* MATERIAL PROVIDED *
Begin
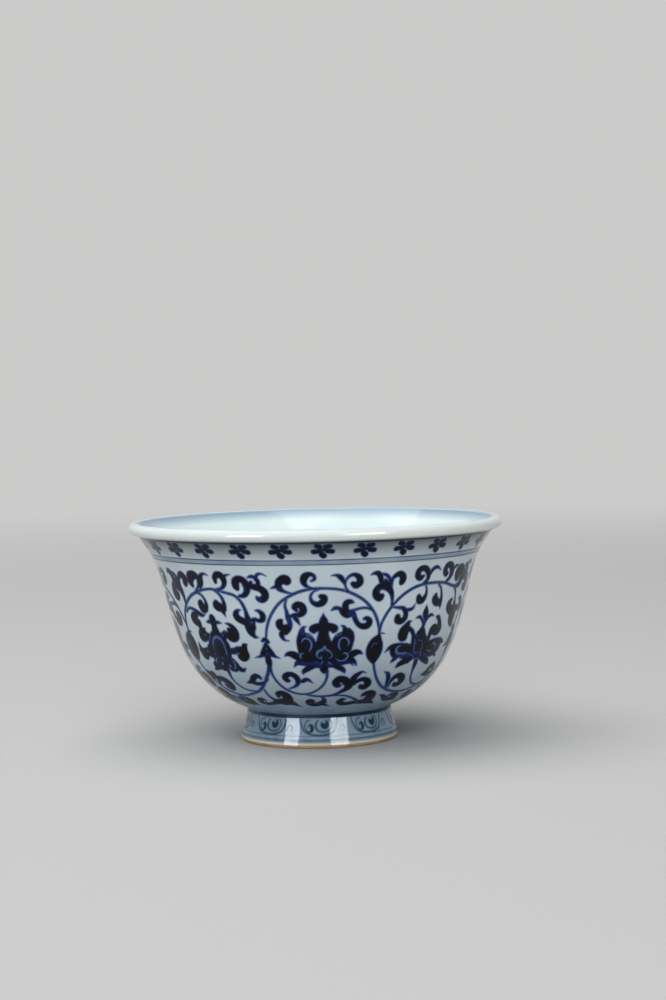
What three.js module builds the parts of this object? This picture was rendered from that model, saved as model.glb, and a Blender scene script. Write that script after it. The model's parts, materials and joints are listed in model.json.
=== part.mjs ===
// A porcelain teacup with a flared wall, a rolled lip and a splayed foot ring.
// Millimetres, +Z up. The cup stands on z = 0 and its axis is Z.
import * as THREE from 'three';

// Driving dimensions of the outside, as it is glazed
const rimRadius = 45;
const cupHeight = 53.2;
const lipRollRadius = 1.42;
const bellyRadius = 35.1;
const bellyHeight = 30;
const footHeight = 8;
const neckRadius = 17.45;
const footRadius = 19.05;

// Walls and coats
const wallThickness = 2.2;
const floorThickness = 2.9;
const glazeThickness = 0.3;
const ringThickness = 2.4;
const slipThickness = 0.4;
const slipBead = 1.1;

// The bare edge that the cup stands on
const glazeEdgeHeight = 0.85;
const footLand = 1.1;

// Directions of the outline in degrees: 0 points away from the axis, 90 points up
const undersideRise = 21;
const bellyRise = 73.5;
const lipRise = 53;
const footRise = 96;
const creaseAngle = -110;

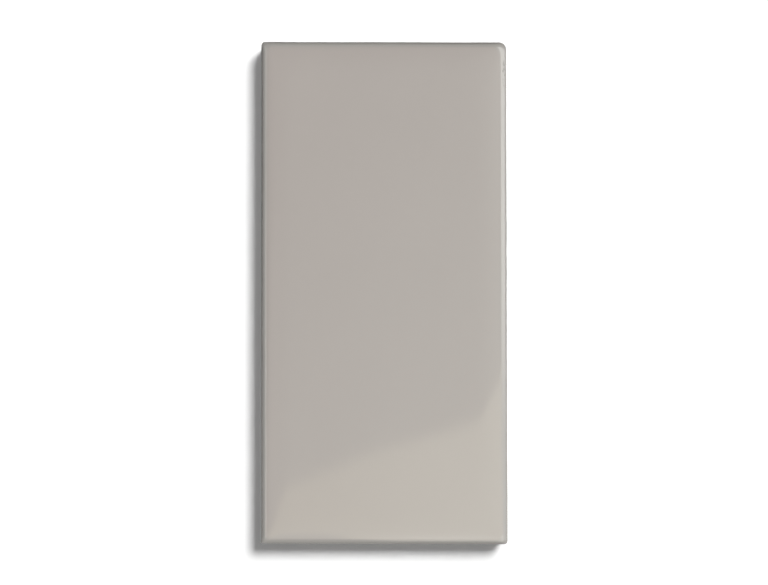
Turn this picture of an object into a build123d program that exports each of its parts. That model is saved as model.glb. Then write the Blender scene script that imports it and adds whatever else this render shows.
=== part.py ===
End
* EXERCISE AIM *
Starting at the line that contains "Turn this picture", repeat each line exactly through the last one in the listing. Include both of those lines and nothing more.

* SOLUTION BELOW *
Turn this picture of an object into a build123d program that exports each of its parts. That model is saved as model.glb. Then write the Blender scene script that imports it and adds whatever else this render shows.
=== part.py ===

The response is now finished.